A simpler standard example similar to one in your other post is $\int_0^\infty \sin(x^2)\;dx$. This has the disturbing feature that the function doesn't go to $0$ at infinity, so if we think of Cauchy's criterion for convergence of a series (rather than integral), we might conclude that this would diverge, meaning that $\lim_N \int_0^N \sin(x^2)\;dx$ might be $\pm\infty$? Or not exist? However, the oscillation produces enough self-cancellation so that this doesn't happen. In fact, changing variables, replacing $x$ by $\sqrt{x}$, gives integral $\int_0^\infty {\sin(x)\over \sqrt{x}}\;dx$. Now, at least it looks like it decays at infinity, and there is still cancellation due to the oscillation. In fact, the limit can be evaluated by various tricks: I think it is $\pi/2$ or something similar.

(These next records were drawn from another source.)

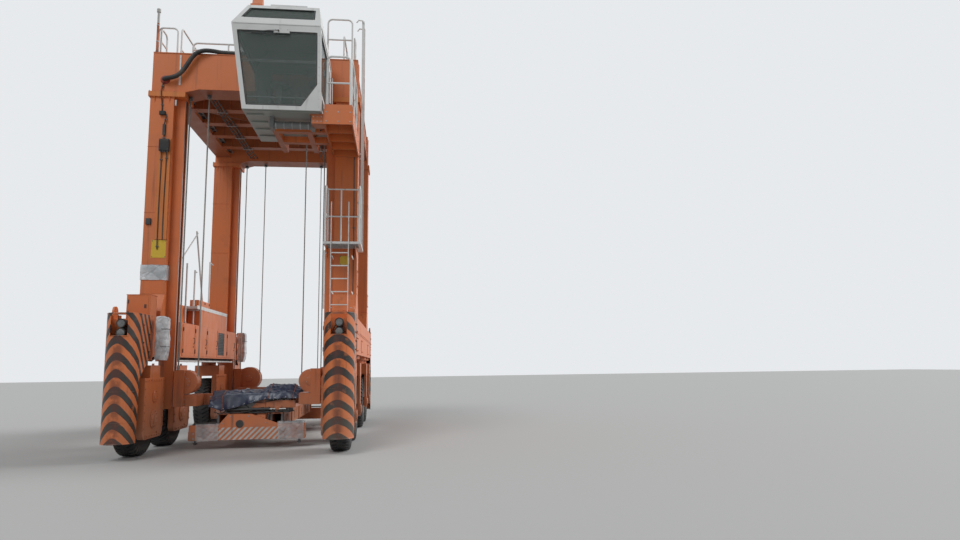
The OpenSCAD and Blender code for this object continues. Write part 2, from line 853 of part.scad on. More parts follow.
// A closed hood that fits around the engine's block, with louvres in its rear face
module power_pack() in_frame(orange) {
    y0 = pack_y1 - pack_len;
    difference() {
        span([pack_x0, y0, deck_z], [pack_x0 + pack_w, pack_y1, deck_z + pack_h]);
        span([pack_x0 + hood_t - seat_gap, y0 + hood_t - seat_gap, deck_z - 1],
             [pack_x0 + pack_w - hood_t + seat_gap, pack_y1 - hood_t + seat_gap,
              deck_z + pack_h - hood_t + seat_gap]);
        for (i = [0:louvre_count - 1]) let(z = deck_z + 250 + i * louvre_pitch)
            span([pack_x0 + 250, pack_y1 - louvre_d, z],
                 [pack_x0 + pack_w - 250, pack_y1 + 1, z + louvre_h]);
    }
    // Rim of the fan's outlet, and the exhaust stack
    translate([pack_x0 + 650, pack_y1 - pack_len / 2, deck_z + pack_h - 1]) difference() {
        cylinder(r = fan_r, h = fan_h + 1);
        translate([0, 0, 1]) cylinder(r = fan_r - 30, h = fan_h + 1);
    }
    translate([pack_x0 + pack_w - 350, pack_y1 - pack_len + 350, deck_z + pack_h - 1])
        cylinder(r = exhaust_r, h = exhaust_h);
}

module engine() in_frame(steel)
    span([pack_x0 + hood_t, pack_y1 - pack_len + hood_t, deck_z],
         [pack_x0 + pack_w - hood_t, pack_y1 - hood_t, deck_z + pack_h - hood_t]);

bundle_x = -lane_x + 100;
bundle_y = beam_len / 2 - 300;
bundle_z = beam_z - 90;
bundle_h = 950;

// The cooler on the left, still in its wrapping, and a wrapped bundle at each end of the left beam
module wrapped_unit() in_frame([0.75, 0.77, 0.78]) {
    translate([0, -60, top_side_z + top_side_h]) along_x(-side_reach, -top_side_in - 100) polygon([
        [0, 0], [1140, 0], [1160, 560], [960, 840], [310, 900], [20, 620]
    ]);
    for (sy = end_signs) at_corner(1, sy) translate([0, 0, bundle_z])
        along_y(bundle_y, bundle_y + 300) polygon([
            [-beam_in, 30], [bundle_x - 60, 0], [bundle_x, 150], [bundle_x - 10, bundle_h - 50],
            [bundle_x - 60, bundle_h], [-beam_in, bundle_h]
        ]);
}

// HOSE ON THE FRONT BEAM

hose_r = 52;
hose_sides = 10;
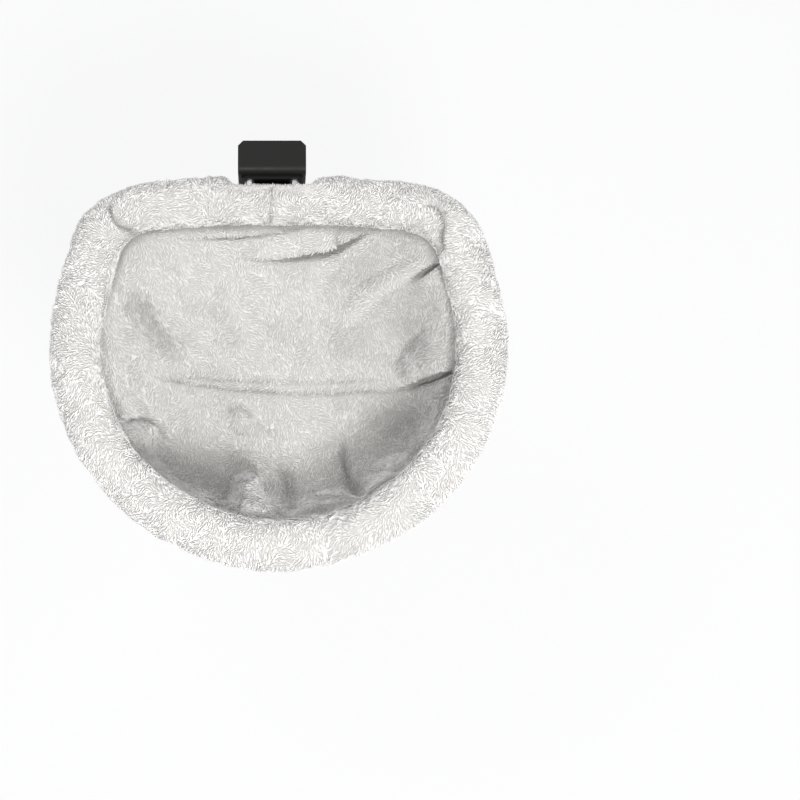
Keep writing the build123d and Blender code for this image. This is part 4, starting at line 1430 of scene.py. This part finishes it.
class HAMMOCK_OT_stage(bpy.types.Operator):
    """Sets up the camera, the lights and the pale floor"""

    bl_idname = "hammock.stage"
    bl_label = "Stage"

    def execute(self, context):
        scene = context.scene
        stage = scene.hammock_stage
        plan = RimPlan(scene.hammock_rim)
        self.add_camera(scene, stage, plan)
        self.add_lights(plan)
        self.add_floor(scene, stage)
        scene.view_settings.view_transform = "Standard"
        return {"FINISHED"}

    def add_camera(self, scene, stage, plan):
        """A camera at the photograph's angle, shifted so that the rim falls where it does there."""
        camera = bpy.data.cameras.new("camera")
        camera.sensor_width = 36
        camera.lens = stage.focal_length_px * camera.sensor_width / PHOTO_SIZE_PX
        camera.shift_x = (PHOTO_SIZE_PX / 2 - RIM_MIDDLE_PX[0]) / PHOTO_SIZE_PX
        camera.shift_y = (RIM_MIDDLE_PX[1] - PHOTO_SIZE_PX / 2) / PHOTO_SIZE_PX
        camera.clip_end = 50
        eye = bpy.data.objects.new("camera", camera)
        view = Vector(camera_axes(stage)[0])
        eye.location = plan.middle - view * stage.camera_distance
        eye.rotation_euler = view.to_track_quat("-Z", "Y").to_euler()
        scene.collection.objects.link(eye)
        scene.camera = eye

    def add_lights(self, plan):
        """A key light from the front and above, and weaker ones from the right and from behind."""
        # Name, place from the middle of the rim, size and power
        lamps = (
            ("key", (0.34, -1.15, 1.65), 0.6, 36.5),
            ("side", (1.3, -0.3, 1.6), 0.6, 6.0),
            ("back", (-0.8, 0.8, 1.8), 0.8, 12.0),
        )
        for name, place, size, power in lamps:
            lamp = bpy.data.lights.new(name, "AREA")
            lamp.shape = "DISK"
            lamp.size = size
            lamp.energy = power
            light = bpy.data.objects.new(name, lamp)
            light.location = plan.middle + Vector(place)
            light.rotation_euler = (-Vector(place)).to_track_quat("-Z", "Y").to_euler()
            bpy.context.scene.collection.objects.link(light)

    def add_floor(self, scene, stage):
        """A pale floor that keeps a soft shadow, in a room of the same colour."""
        shown = rgba(stage.background)
        material = bpy.data.materials.new("pale_floor")
        tree = self.clear_tree(material)
        plain = add_node(tree, "ShaderNodeBsdfDiffuse", inputs={"Color": shown})
        bright = add_node(tree, "ShaderNodeEmission", inputs={"Color": shown, "Strength": 1.0})
        # A tenth of what is seen stays plain, and keeps the shadow
        inputs = {0: self.seen_directly(tree), 1: 0.9}
        share = add_node(tree, "ShaderNodeMath", {"operation": "MULTIPLY"}, inputs)
        self.end_in(tree, "ShaderNodeOutputMaterial", share.outputs[0], plain, bright)
        reach = 8.0
        height = -stage.floor_drop
        corners = [(x * reach, y * reach, height) for x, y in ((-1, -1), (1, -1), (1, 1), (-1, 1))]
        mesh = bpy.data.meshes.new("floor")
        mesh.from_pydata(corners, [], [(0, 1, 2, 3)])
        mesh.materials.append(material)
        add_object("floor", mesh)
        scene.world = bpy.data.worlds.new("room")
        tree = self.clear_tree(scene.world)
        soft_light = rgba(linear("#F6F8FB"))
        soft = add_node(tree, "ShaderNodeBackground", inputs={"Color": soft_light, "Strength": 0.77})
        seen = add_node(tree, "ShaderNodeBackground", inputs={"Color": shown, "Strength": 1.0})
        self.end_in(tree, "ShaderNodeOutputWorld", self.seen_directly(tree), soft, seen)

    def clear_tree(self, owner):
        """The emptied node tree of a material or a world."""
        owner.use_nodes = True
        owner.node_tree.nodes.clear()
        return owner.node_tree

    def end_in(self, tree, output, share, first, second):
        """Mixes two shaders by a share and gives them to an output node."""
        shaders = {0: share, 1: first.outputs[0], 2: second.outputs[0]}
        mixed = add_node(tree, "ShaderNodeMixShader", inputs=shaders)
        add_node(tree, output, inputs={"Surface": mixed.outputs[0]})

    def seen_directly(self, tree):
        """1 for what the camera sees, straight, in a gloss or through glass."""
        path = add_node(tree, "ShaderNodeLightPath").outputs
        seen = path["Is Camera Ray"]
        for ray in ("Is Glossy Ray", "Is Transmission Ray"):
            either = add_node(tree, "ShaderNodeMath", {"operation": "MAXIMUM"}, {0: seen, 1: path[ray]})
            seen = either.outputs[0]
        return seen


class HAMMOCK_PT_panel(bpy.types.Panel):
    """Lists the hammock's steps in the sidebar"""

    bl_idname = "HAMMOCK_PT_panel"
    bl_label = "Desk Cat Hammock"
    bl_space_type = "VIEW_3D"
    bl_region_type = "UI"
    bl_category = "Hammock"

    def draw(self, context):
        layout = self.layout
        for operator in STEPS:
            layout.operator(operator.bl_idname)
        for name in SETTINGS:
            settings = getattr(context.scene, name)
            box = layout.box()
            for setting in settings.bl_rna.properties:
                if not setting.is_readonly and setting.identifier != "name":
                    box.prop(settings, setting.identifier)


SETTINGS = {
    "hammock_rim": HammockRimSettings,
    "hammock_bag": HammockBagSettings,
    "hammock_stage": HammockStageSettings,
    "hammock_colours": HammockColourSettings,
}
STEPS = (
    HAMMOCK_OT_stage,
    HAMMOCK_OT_hard_finishes,
    HAMMOCK_OT_rim_foam,
    HAMMOCK_OT_rim_sleeve,
    HAMMOCK_OT_bag_shell,
    HAMMOCK_OT_bag_lining,
)


def register():
    """Makes the steps and their settings known."""
    for settings in SETTINGS.values():
        bpy.utils.register_class(settings)
    for operator in STEPS:
        bpy.utils.register_class(operator)
    bpy.utils.register_class(HAMMOCK_PT_panel)
    for name, settings in SETTINGS.items():
        setattr(bpy.types.Scene, name, bpy.props.PointerProperty(type=settings))


def unregister():
    """Takes the steps and their settings away again."""
    for name in SETTINGS:
        delattr(bpy.types.Scene, name)
    bpy.utils.unregister_class(HAMMOCK_PT_panel)
    for operator in reversed(STEPS):
        bpy.utils.unregister_class(operator)
    for settings in reversed(list(SETTINGS.values())):
        bpy.utils.unregister_class(settings)


def main():
    """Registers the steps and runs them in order."""
    register()
    pile_tree()
    bpy.ops.hammock.stage()
    bpy.ops.hammock.hard_finishes()
    bpy.ops.hammock.rim_foam()
    bpy.ops.hammock.rim_sleeve()
    bpy.ops.hammock.bag_shell()
    bpy.ops.hammock.bag_lining()


if __name__ == "__main__":
    main()
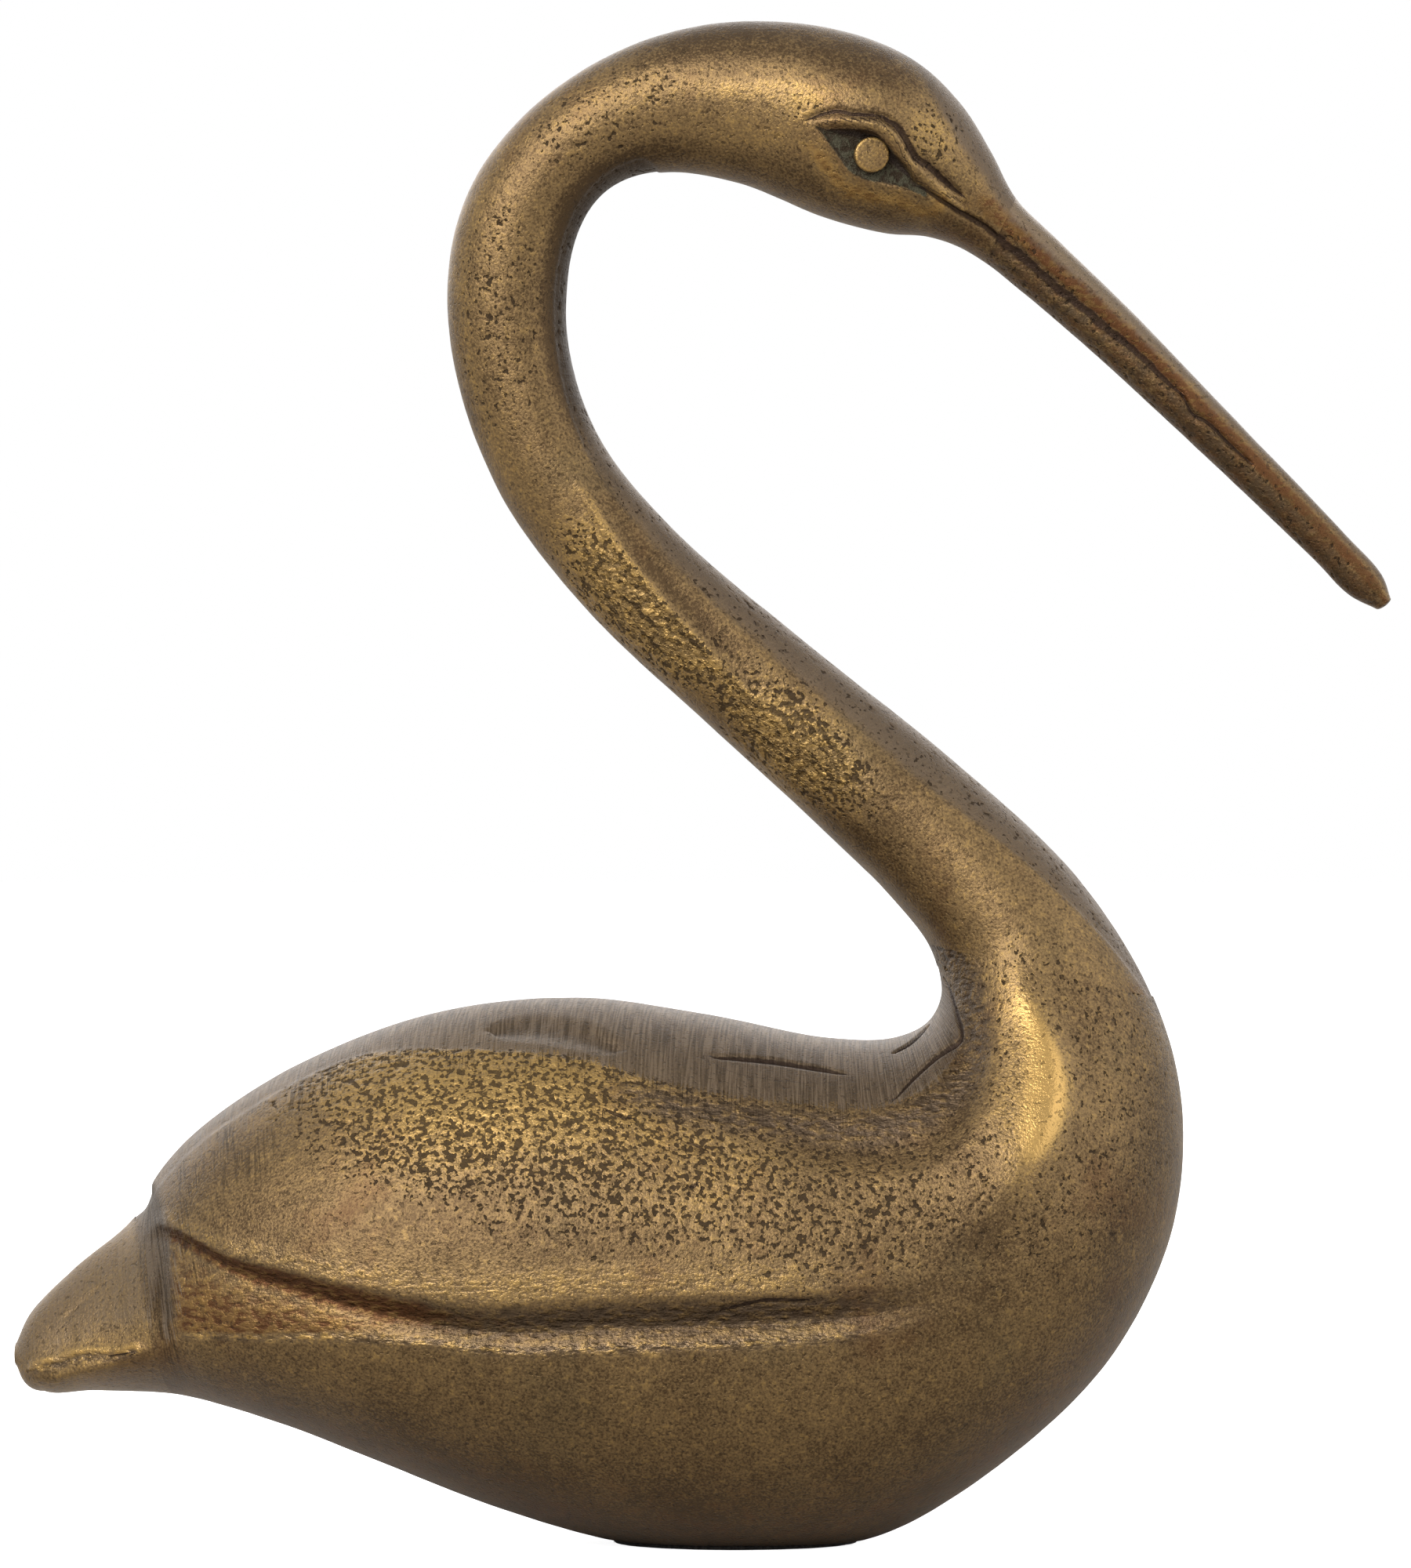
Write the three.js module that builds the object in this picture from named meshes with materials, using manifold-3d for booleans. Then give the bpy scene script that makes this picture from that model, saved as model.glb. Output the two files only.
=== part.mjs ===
// A cast brass crane at rest, its neck folded back over its body, made as it would be in a small
// foundry: two hollow body halves brazed along the spine, a tail, a solid neck with its head, a beak
// and two eye studs, each seated on a tenon or a shank, over a felt foot.
// Millimetres, +Z up. The bird faces +X and its left side is +Y. The origin is on the underside of
// the felt foot, below the lowest point of the belly.

import * as THREE from 'three';
import { mergeVertices } from 'three/addons/utils/BufferGeometryUtils.js';
import Module from 'manifold-3d';

const wasm = await Module();
wasm.setup();

// Overall sizes, to which the cuts drawn below are stretched
const LENGTH = 126.2; // from the tip of the tail to the tip of the beak
const HEIGHT = 139.6; // from the table to the top of the crown
const BODY_WIDTH = 45; // across the wings

// Walls and clearances
const BODY_WALL = 4; // cast wall of the hollow body
const SEAM_GAP = 0.1; // between the two body halves, filled with braze
const SHOULDER_GAP = 0.3; // between a casting's shoulder and the casting it is brazed to
const SOCKET_CLEARANCE = 0.3; // round a tenon or a shank, all the way round
const GLUE_FILM = 0.05; // between the felt and the ground face of the body

// Tenons and shanks
const NECK_TENON_DIAMETER = 9;
const NECK_TENON_LENGTH = 8;
const TAIL_TENON_DIAMETER = 6;
const TAIL_TENON_LENGTH = 6;
const BEAK_TENON_DIAMETER = 3;
const BEAK_TENON_LENGTH = 5;
const SOCKET_FLOOR = 0.5; // room left past the end of each tenon
const ROOT_SHARE = 0.25; // share of its diameter that a tenon is rooted in its own casting
const OVERCUT = 1; // how far a cutting rod starts outside the metal that it cuts

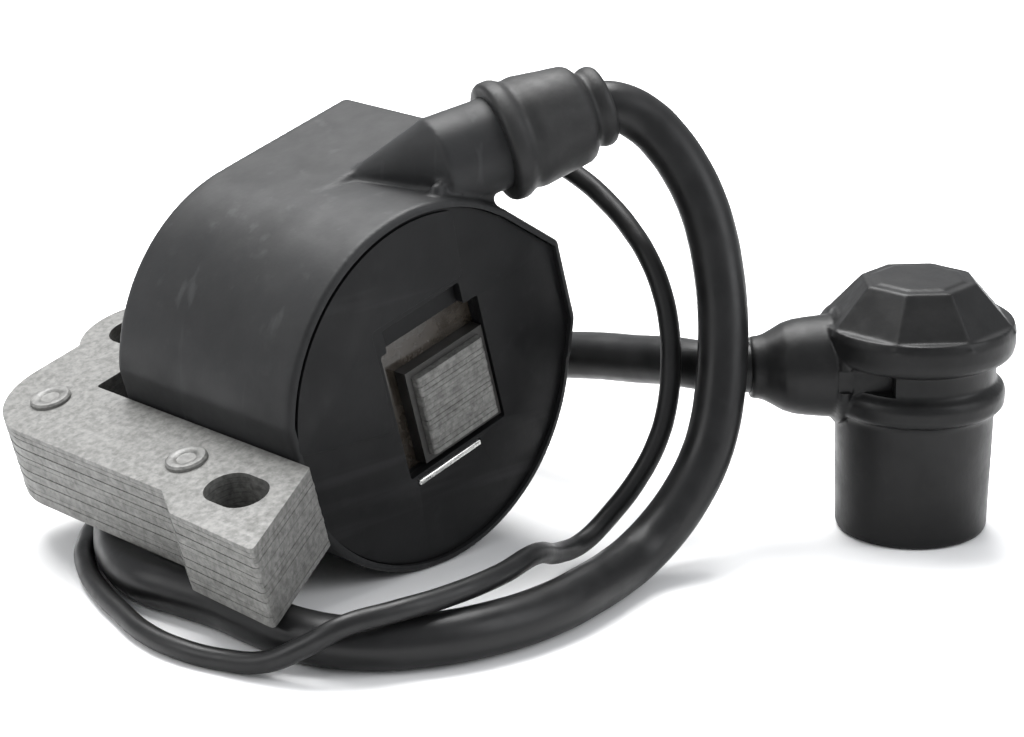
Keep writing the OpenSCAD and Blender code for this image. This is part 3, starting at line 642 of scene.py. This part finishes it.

In fancier circumstances, it often happens that "an integral" is not meant to be taken literally, but only to indicate the structure of some operation on functions. The basic case is with Fourier or Laplace transforms on the real line. Fourier transforms expressed as integrals $\hat{f}(\xi)=\int_{\mathbb R} e^{-i\xi x}\,f(x)\;dx$ make best sense for $\int_{\mathbb R} |f(x)|\;dx<\infty$, but, in fact, via the Plancherel theorem for Fourier transforms, we know that $\int_{\mathbb R} \hat{f}(\xi)\;\hat{g}(\xi)\;dx=\int_{\mathbb R}f(x)\,g(x)\;dx$ (maybe up to a constant multiple), so there is a unique extension of Fourier transform to square-integrable functions $f$, that is, such that $\int_{\mathbb R}|f(x)|^2\;dx<\infty$. This extension has the same properties as the Fourier transform that is literally an integral, but is not quite given by that integral.
Similarly, Fourier transforms can be extended to ("tempered") "generalized functions" (="distributions", not in the probabilistic sense), in a way that is completely sensible structurally, but in which the integrals are wildly not-convergent. For example, $\int_{\mathbb R} x^n\cdot e^{-i\xi x}\;dx$ doesn't converge at all, but by other means we can conclude that it is (a constant multiple of) the $n$th derivative of the Dirac delta distribution.
And, in case there were any doubt, computer algebra systems have their limitations, especially in dealing with "divergent" (not numerically docile!) integrals.
Basically, the definite (Riemann) integral $\int_a^b f(x)\,\mathrm dx$ exists if, well, $f$ is Riemann integrable. The most important class of Riemann integrable functions are the continuous functions. Your example is an improper integral, i.e. one or (in your case both) ends are infinite, and that can only be evalutaed in the sense of $$\tag1\int_{-\infty}^\infty f(x)\,\mathrm dx:=\lim_{a\to-\infty\atop b\to+\infty}\int_a^bf(x)\,\mathrm dx$$ (There are other cases of improperness, e.g. when $f$ is not continuous at $a$ and/or $b$ and again you have to take a limit of definite integrals). Although $f$ is continuous and hence all $\int_a^b$ exist, the (double) limit is a completely different question.
You may also want to have a look at Lebesgue integral, a different integration theory altoether that handles some problems of Riemann integral with a different systematic. Lebesgue treats the integral "all at once" but requires some other conditions to treat oscillating functions (as yours), namely that $\int_{-\infty}^\infty|f(x)|\,\mathrm dx$ be finite - which is not the case with your example.
The function you are considering, $$ f(x):=\exp \left ( i\left ( ax^3+bx^2 \right ) \right ), $$ is not Lebesgue integrable on $(-\infty,\infty)$, as $|f(x)|=1$ for all $x\in(-\infty,\infty)$. However, the limit $$ \lim_{M,N\to\infty}\int_{-M}^Nf(x)\,dx $$ does exist. This is called an improper integral.
Well, there is a simple definition: an Integral $\int_{a}^{\infty} f(x)\;dx$ exists $\Leftrightarrow$ the series $\sum_{n=a}^{\infty} f(n)$ converges. The hard part might be proving this. Use a convergence test to proof, if it converges or not.
For Integrals with both bounds of integration infinite you should look up the Residue Theorem.